# [RECORDS TO USE]

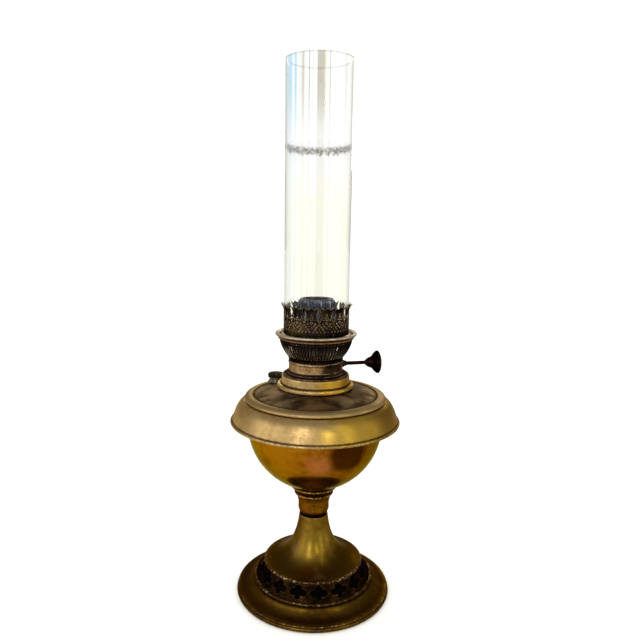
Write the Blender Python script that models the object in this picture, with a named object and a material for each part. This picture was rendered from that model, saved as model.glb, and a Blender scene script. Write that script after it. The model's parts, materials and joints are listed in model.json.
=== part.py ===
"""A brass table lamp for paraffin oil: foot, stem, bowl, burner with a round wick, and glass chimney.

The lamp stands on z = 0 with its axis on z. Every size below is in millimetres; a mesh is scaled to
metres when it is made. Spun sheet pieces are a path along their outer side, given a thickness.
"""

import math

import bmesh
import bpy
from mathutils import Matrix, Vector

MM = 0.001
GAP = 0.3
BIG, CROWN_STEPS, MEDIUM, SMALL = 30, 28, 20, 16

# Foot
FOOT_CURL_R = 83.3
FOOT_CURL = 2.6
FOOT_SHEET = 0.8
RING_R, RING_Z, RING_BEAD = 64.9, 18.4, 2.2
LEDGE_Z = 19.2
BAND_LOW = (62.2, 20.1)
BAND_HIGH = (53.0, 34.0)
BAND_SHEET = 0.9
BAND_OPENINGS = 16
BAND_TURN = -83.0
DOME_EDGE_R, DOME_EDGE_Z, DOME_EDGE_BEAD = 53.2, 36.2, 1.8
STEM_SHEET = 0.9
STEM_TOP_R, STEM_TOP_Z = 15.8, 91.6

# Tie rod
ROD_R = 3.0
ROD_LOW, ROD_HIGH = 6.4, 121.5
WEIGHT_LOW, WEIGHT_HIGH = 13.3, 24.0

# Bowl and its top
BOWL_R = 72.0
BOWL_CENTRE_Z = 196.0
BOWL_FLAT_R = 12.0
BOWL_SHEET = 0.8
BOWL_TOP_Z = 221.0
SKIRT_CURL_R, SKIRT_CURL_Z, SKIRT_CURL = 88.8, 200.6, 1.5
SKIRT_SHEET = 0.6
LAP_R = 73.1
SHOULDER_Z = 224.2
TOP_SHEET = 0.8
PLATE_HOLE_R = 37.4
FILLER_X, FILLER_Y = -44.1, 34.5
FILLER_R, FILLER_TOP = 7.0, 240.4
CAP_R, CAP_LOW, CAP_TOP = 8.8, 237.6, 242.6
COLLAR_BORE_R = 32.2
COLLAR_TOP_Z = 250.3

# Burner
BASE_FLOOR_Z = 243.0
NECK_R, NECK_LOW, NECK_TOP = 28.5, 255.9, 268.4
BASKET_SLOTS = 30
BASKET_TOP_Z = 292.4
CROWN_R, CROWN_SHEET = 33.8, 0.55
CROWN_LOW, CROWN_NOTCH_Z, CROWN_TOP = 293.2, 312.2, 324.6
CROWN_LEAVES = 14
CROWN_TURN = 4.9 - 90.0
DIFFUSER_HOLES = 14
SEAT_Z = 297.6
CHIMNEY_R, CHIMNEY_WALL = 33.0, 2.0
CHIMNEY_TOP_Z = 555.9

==

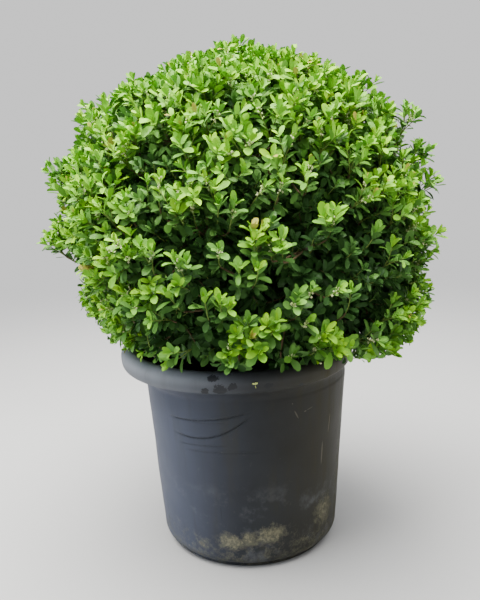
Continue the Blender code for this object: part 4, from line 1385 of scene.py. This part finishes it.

==

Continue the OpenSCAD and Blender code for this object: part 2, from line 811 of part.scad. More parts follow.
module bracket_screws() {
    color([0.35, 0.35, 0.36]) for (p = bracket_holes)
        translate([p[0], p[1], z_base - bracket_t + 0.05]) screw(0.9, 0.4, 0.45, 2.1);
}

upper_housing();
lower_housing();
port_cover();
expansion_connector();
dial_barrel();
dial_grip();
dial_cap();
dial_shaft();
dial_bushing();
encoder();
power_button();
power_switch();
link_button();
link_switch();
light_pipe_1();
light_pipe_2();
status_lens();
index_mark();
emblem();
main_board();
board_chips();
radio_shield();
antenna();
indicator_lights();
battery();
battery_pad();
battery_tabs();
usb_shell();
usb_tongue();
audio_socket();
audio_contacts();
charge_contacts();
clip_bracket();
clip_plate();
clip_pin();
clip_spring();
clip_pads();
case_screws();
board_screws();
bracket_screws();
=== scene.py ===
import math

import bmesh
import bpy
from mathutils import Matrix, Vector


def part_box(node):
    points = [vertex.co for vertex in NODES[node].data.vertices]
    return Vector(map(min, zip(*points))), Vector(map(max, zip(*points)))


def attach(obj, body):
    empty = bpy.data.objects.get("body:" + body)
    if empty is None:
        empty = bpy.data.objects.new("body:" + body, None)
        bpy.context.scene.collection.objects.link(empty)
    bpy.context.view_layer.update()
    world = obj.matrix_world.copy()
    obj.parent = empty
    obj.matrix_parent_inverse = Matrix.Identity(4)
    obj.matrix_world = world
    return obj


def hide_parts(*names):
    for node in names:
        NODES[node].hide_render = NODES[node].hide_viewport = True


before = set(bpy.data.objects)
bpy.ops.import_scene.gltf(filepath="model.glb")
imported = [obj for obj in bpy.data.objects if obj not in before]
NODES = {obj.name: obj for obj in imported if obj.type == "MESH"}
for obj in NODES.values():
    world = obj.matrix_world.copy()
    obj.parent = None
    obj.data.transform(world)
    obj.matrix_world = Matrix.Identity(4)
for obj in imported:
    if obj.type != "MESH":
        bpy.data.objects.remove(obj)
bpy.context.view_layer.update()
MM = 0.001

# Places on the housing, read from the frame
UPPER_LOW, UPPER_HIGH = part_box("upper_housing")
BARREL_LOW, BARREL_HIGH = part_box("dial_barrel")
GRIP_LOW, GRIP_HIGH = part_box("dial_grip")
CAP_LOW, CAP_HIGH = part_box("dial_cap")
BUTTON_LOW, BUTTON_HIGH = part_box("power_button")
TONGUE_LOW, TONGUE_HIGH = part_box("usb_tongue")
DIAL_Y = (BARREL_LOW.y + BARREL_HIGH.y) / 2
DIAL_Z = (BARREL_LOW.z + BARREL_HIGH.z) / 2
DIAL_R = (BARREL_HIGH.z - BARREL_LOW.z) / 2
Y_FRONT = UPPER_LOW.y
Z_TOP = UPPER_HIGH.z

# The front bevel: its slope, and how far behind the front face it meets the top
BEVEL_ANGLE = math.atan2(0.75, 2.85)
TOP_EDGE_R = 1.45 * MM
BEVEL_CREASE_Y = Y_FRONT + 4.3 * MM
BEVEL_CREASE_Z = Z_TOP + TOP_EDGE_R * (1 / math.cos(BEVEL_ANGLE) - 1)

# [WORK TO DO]
Taking the lines above, repeat exactly those from the line that contains "upper_housing();" through the line that contains "obj.parent = None", and both of those lines as well. Include nothing else.

# [TASK SOLUTION]
upper_housing();
lower_housing();
port_cover();
expansion_connector();
dial_barrel();
dial_grip();
dial_cap();
dial_shaft();
dial_bushing();
encoder();
power_button();
power_switch();
link_button();
link_switch();
light_pipe_1();
light_pipe_2();
status_lens();
index_mark();
emblem();
main_board();
board_chips();
radio_shield();
antenna();
indicator_lights();
battery();
battery_pad();
battery_tabs();
usb_shell();
usb_tongue();
audio_socket();
audio_contacts();
charge_contacts();
clip_bracket();
clip_plate();
clip_pin();
clip_spring();
clip_pads();
case_screws();
board_screws();
bracket_screws();
=== scene.py ===
import math

import bmesh
import bpy
from mathutils import Matrix, Vector


def part_box(node):
    points = [vertex.co for vertex in NODES[node].data.vertices]
    return Vector(map(min, zip(*points))), Vector(map(max, zip(*points)))


def attach(obj, body):
    empty = bpy.data.objects.get("body:" + body)
    if empty is None:
        empty = bpy.data.objects.new("body:" + body, None)
        bpy.context.scene.collection.objects.link(empty)
    bpy.context.view_layer.update()
    world = obj.matrix_world.copy()
    obj.parent = empty
    obj.matrix_parent_inverse = Matrix.Identity(4)
    obj.matrix_world = world
    return obj


def hide_parts(*names):
    for node in names:
        NODES[node].hide_render = NODES[node].hide_viewport = True


before = set(bpy.data.objects)
bpy.ops.import_scene.gltf(filepath="model.glb")
imported = [obj for obj in bpy.data.objects if obj not in before]
NODES = {obj.name: obj for obj in imported if obj.type == "MESH"}
for obj in NODES.values():
    world = obj.matrix_world.copy()
    obj.parent = None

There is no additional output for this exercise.